Hari Singh was the grandson of Maharaja Gulab Singh, the founder of the Dogra dynasty. Following the First Anglo-Sikh War, the British East India Company acquired Kashmir from the Sikh Empire. Under the Treaty of Amritsar of 1846, the British transferred Kashmir to Gulab Singh in return for 7.5 million Nanakshahi rupees. For many ordinary Kashmiris, this marked the beginning of an era characterized by heavy taxation, poverty, forced labour, and harsh state control. Many felt they had effectively become subjects whose welfare was secondary to the interests of the ruling establishment.
It is important not to confuse this agreement with the Treaty of Amritsar of 1809, which was a separate treaty between the British East India Company and Maharaja Ranjit Singh that established the Sutlej River as the boundary between their territories. The treaty relevant to Kashmir's transfer was the Treaty of Amritsar of 1846.
During Gulab Singh's rule, Kashmiris faced numerous hardships. Heavy taxes were imposed on agricultural produce and local industries, while the system of begar, or forced labour, became a defining feature of the administration. Punishments were often severe. Historical accounts describe instances in which rebels and prisoners were subjected to brutal corporal punishments, including mutilation. During the famine of 1865, relief efforts were widely criticized as inadequate, and many rural communities suffered immense losses. There are also historical accounts suggesting that people who attempted to catch fish to survive were punished because of a superstition associated with the late Maharaja Gulab Singh.
The exploitation of Kashmiri shawl weavers became another symbol of the hardships of the period. Many artisans worked under extremely difficult conditions, received meagre compensation, and had little control over their earnings. Land confiscations, excessive taxation, and restrictions on economic freedom deepened public resentment. To many Kashmiris, Dogra rule appeared as another form of imposed authority, much like the colonial domination experienced elsewhere in the subcontinent.
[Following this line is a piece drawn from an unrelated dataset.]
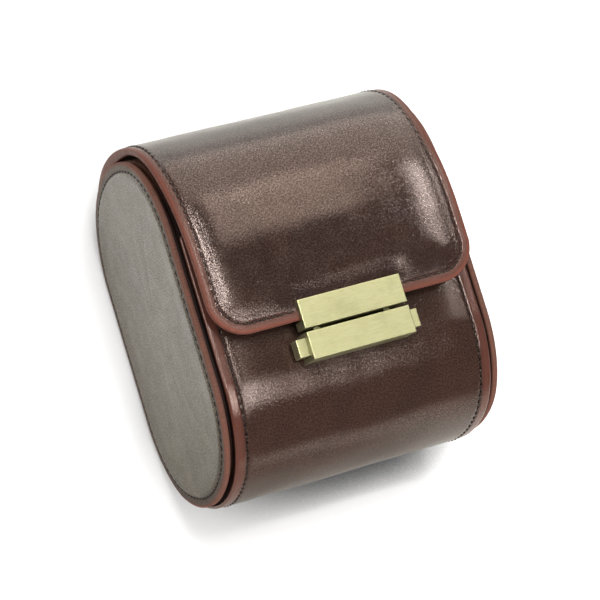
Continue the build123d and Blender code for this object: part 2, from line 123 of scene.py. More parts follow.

The Treaty of Amritsar of 1846 remains one of the most controversial episodes in Kashmir's history because it involved the transfer of an entire territory, along with its inhabitants, from one ruler to another in exchange for money. Although legal slavery had been abolished by the British in India in 1843, many critics have argued that the treaty treated the people of Kashmir as subjects to be transferred rather than as individuals with rights and agency.
Those who opposed Maharaja Hari Singh were not necessarily fighting against any religion or community. Their struggle was directed against what they perceived as oppressive governance and anti-people policies. During Hari Singh's reign from 1925 to 1947, many Kashmiris, particularly the Muslim-majority population, complained of political marginalization, economic exploitation, limited civil liberties, and discrimination in access to positions of power. Administrative, military, and political authority remained concentrated in the hands of the Dogra elite, reinforcing long-standing grievances.
The events of July 13, 1931, therefore, occupy an important place in Kashmir's political history. Whether viewed through the lens of civil rights, political awakening, or resistance to autocratic rule, the day symbolizes the willingness of ordinary people to stand up for what they believed were their legitimate rights.
Martyrs' Day should not become an occasion for deepening political divisions. Instead, it should serve as a reminder of the sacrifices made by those who sought justice, dignity, and greater political rights. Whatever one's political beliefs, the memory of those who lost their lives deserves to be remembered with historical seriousness and reflection. Their sacrifice continues to remind future generations that the struggle for rights and justice often demands immense courage.